If “an applicant who is denied coverage, or a policyholder whose policy is canceled or not renewed…” the insurance code requires ” the insurer to… provide to an applicant … the Internet Web site address and statewide toll-free telephone number for the plan.”

As you can see from reading the FAIR plan is a special grouping of all California admitted carriers that was established to offer basic fire insurance in uninsurable areas and situations. The members have limited voting ability and the funding and claim financials are pooled to some extent. There are basic underwriting criteria to gain entry and the policy is not an end all be all policy.

California FAIR and DIC Insurance:

Thanks for reading our short article about the California FAIR Plan combined with DIC Insurance. Remember a CPL is not the same as a DIC plan.
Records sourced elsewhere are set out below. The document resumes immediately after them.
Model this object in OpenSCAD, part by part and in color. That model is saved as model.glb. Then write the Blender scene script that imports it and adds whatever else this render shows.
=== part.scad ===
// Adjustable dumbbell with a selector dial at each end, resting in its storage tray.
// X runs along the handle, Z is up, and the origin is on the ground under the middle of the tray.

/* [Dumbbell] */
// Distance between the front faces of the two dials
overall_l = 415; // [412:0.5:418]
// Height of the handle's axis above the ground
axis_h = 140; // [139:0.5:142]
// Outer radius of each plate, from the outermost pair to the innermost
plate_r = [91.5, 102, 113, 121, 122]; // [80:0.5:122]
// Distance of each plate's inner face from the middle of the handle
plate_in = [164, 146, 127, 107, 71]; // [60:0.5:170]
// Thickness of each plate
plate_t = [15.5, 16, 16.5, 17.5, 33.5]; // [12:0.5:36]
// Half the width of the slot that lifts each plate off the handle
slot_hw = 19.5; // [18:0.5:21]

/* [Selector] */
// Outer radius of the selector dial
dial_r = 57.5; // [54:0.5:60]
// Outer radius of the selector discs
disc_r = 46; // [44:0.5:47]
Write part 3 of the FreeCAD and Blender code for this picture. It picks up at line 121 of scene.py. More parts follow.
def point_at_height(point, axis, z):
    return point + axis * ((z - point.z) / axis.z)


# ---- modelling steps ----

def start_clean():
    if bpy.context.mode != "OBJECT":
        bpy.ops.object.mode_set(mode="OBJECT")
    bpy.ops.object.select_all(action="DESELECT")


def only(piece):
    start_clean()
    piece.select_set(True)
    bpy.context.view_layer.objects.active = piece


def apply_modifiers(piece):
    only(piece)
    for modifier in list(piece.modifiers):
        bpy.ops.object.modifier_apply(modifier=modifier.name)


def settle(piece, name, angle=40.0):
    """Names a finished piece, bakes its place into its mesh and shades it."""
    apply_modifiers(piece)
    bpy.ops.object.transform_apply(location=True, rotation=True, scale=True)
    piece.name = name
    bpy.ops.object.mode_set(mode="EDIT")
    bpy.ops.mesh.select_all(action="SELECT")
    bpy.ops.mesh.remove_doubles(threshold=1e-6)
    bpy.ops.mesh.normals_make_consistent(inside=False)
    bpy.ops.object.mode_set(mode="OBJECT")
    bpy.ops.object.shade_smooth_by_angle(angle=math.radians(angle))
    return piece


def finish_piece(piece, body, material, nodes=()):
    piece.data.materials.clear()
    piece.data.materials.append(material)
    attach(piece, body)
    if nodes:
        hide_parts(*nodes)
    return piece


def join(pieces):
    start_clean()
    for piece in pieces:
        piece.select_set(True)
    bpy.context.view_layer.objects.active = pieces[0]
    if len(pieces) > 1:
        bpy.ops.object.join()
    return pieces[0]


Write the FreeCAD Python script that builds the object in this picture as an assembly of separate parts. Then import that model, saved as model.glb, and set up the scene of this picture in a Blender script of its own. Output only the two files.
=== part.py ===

Surplus Lines policies may be your best choice, but it depends on your homeowners insurance situation.

November 2019 FAIR Update:

Recently the California Department of Insurance has requested changes for the year 2020 from the California FAIR plan. Among the ‘requested’ changes are the change from essentially a DP1 to an HO3 policy form. This would more closely align with common home insurance policies. In addition the DOI has requested FAIR to ” increase the combined dwelling coverage limit from $1.5 million to $3 million.” This according to the Insurance Journal.

In my opinion these are big changes and it remains to be seen if these changes will be made or can be made on time.